2° Si le refoulement originaire est à l’origine des premières formations inconscientes, son mécanisme ne peut pas s’expliquer par un investissement* de la part de l’inconscient ; il ne procède pas davantage d’un désinvestissement* du système préconscient-conscient, mais uniquement d’un contre-investissement*. « C’est lui [le contre-investissement] qui représente la dépense permanente dans un refoulement originaire, mais qui aussi garantit sa permanence. Le contre-investissement est le seul et unique mécanisme du refoulement originaire ; dans le refoulement proprement dit (refoulement après-coup), s’y ajoute le retrait de l’investissement préconscient » (4).

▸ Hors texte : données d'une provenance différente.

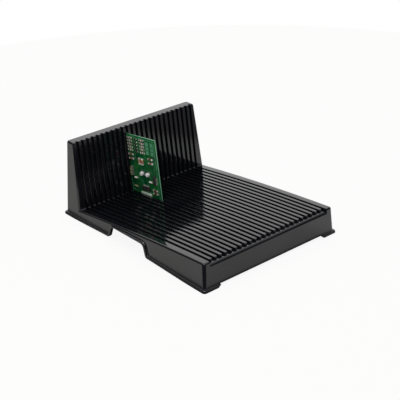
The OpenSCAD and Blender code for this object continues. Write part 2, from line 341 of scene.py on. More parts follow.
def bevelEdges(mesh, chosen, width, steps):
    # rounds the edges that chosen picks
    shape = bmesh.new()
    shape.from_mesh(mesh)
    shape.normal_update()
    edges = [e for e in shape.edges if len(e.link_faces) == 2 and chosen(e)]
    bmesh.ops.bevel(
        shape, geom=edges, offset=width * mm, offset_type="OFFSET", segments=steps, profile=0.5,
        affect="EDGES", clamp_overlap=False,
    )
    bmesh.ops.remove_doubles(shape, verts=shape.verts, dist=2 * mergeDistance)
    shape.to_mesh(mesh)
    shape.free()


def isSide(face):
    # a drafted outside face, and not the front of the wall
    normal, facing = face.normal, edgePick["facing"]
    if abs(normal.z) > edgePick["lean"]:
        return False
    return normal.y > -facing or abs(normal.x) > facing or face.calc_center_median().y < 0


def standsOver(edge, height):
    return min(corner.co.z for corner in edge.verts) >= height * mm


def outerEdge(edge):
    if not standsOver(edge, edgePick["outerLow"]) or all(isSide(f) for f in edge.link_faces):
        return False
    return edge.calc_face_angle() > edgePick["outerTurn"]


def fineEdge(edge):
    if not standsOver(edge, edgePick["fineLow"]):
        return False
    return edge.calc_face_angle() > edgePick["fineTurn"] and edge.is_convex


def buildShell():
    skin, radius = rackForm["skin"], rackForm["cornerRadius"]
    shell = block("rackShell", 0, -rackForm["bodySpare"], wallTop + rackForm["bodySpare"], radius)
    combine(shell, prism("outline", bodyOutline(), -bodyWidth, bodyWidth), "INTERSECT")
    bevelEdges(shell.data, outerEdge, rackForm["edgeRadius"], rackForm["edgeSteps"])
    combine(shell, prism("field", fieldOutline(), -fieldWidth / 2, fieldWidth / 2), "DIFFERENCE")
    bevelEdges(shell.data, fineEdge, rackForm["fineRadius"], rackForm["fineSteps"])
    hollow = block("hollow", -skin, -rackForm["hollowSpare"], wallTop, radius - skin)
    combine(hollow, prism("room", hollowOutline(), -bodyWidth, bodyWidth), "INTERSECT")
    combine(shell, hollow, "DIFFERENCE")
    edge = [(y, z) for y, z, _, _ in notchPath()]
    outline = [(edge[0][0], -over)] + edge + [(edge[-1][0], -over)]
    inner = bodyWidth / 2 - skin - rackForm["notchSpare"]
    for low, high in ((-bodyWidth, -inner), (inner, bodyWidth)):
        combine(shell, prism("notch", outline, low, high), "DIFFERENCE")
    front = -bodyDepth / 2
    rings = [[(x, y, z) for x, z in gapOutline()] for y in (front - over, front + 2 * skin)]
    combine(shell, addPiece("gap", meshFrom("gap", *stackRings(rings))), "DIFFERENCE")
    return shell


shell = buildShell()
print("shell:", len(shell.data.polygons), "faces")


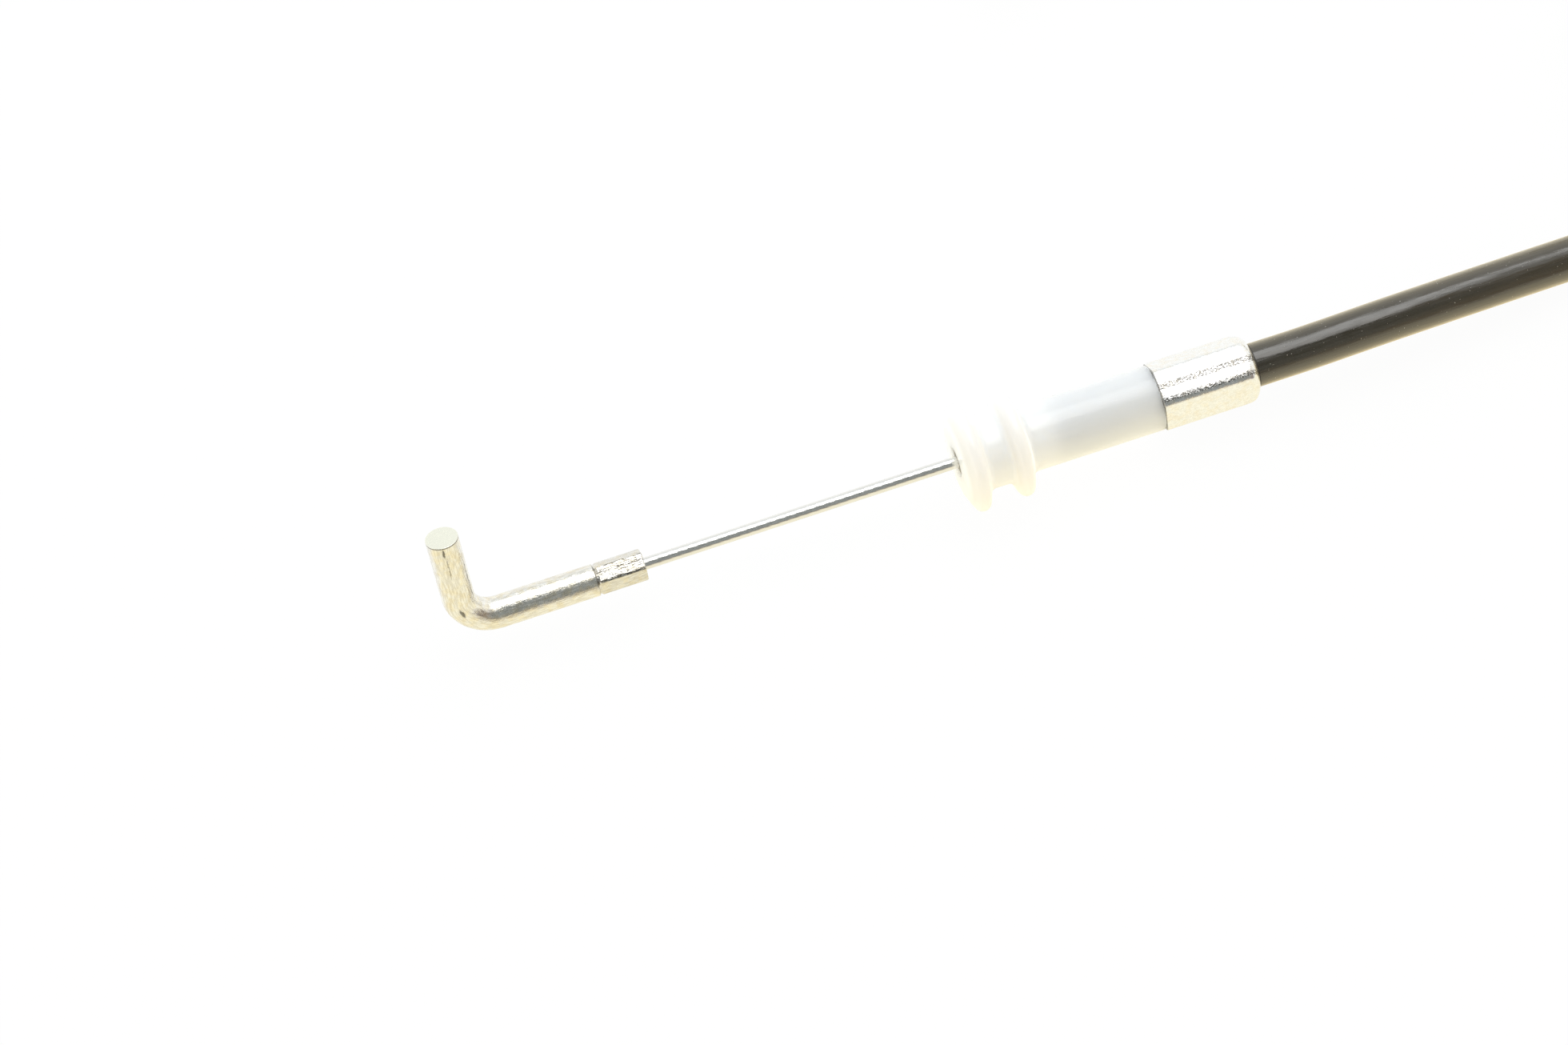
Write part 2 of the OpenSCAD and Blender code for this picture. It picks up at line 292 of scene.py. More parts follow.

3° Sur la nature de ce contre-investissement, l’obscurité subsiste. Pour Freud, il est peu probable que celui-ci proviennent du surmoi, dont la formation est postérieure au refoulement originaire. Il faudrait probablement en chercher l’origine dans des expériences archaïques très fortes. « Il est tout à fait plausible que des facteurs quantitatifs comme une trop grande force de l’excitation et l’effraction du pare-excitations (Reizschutz) soient les premières occasions où se produisent les refoulements originaires » (1 b).

▲ (α) On trouvera une tentative d’interprétation de a notion de refoulement originaire in J. Laplanche et S. Leclaire, L’inconscient, Les Temps Modernes, 1961, XVII, n° 183.

(1) Freud (S.). Hemmung, Symptom und Angst, 1926. – a) Cf. G.W., XIV, 121 ; S.E., XX, 94 ; Fr., 10. – b) G.W., XIV, 121 ; S.E., XX, 94 ; Fr., 10.

(2) Cf. Freud (S.). Psychoanalytische Bemerkungen über einen autobiographisch betchriebenen Fall von Paranoia (Dementia paranoïdes), 1911. G.W., VIII, 303-4 ; S.E., XII, 67 ; Fr., 311.

(3) Freud (S.). Die Verdrängung, 1915. G.W., X, 250 ; S.E., XIV, 148 ; Fr., 71.

(4) Freud (S.). Das Unbewusste, 1915. G.W., X, 280 ; S.E., XIV, 181 ; Fr., 120.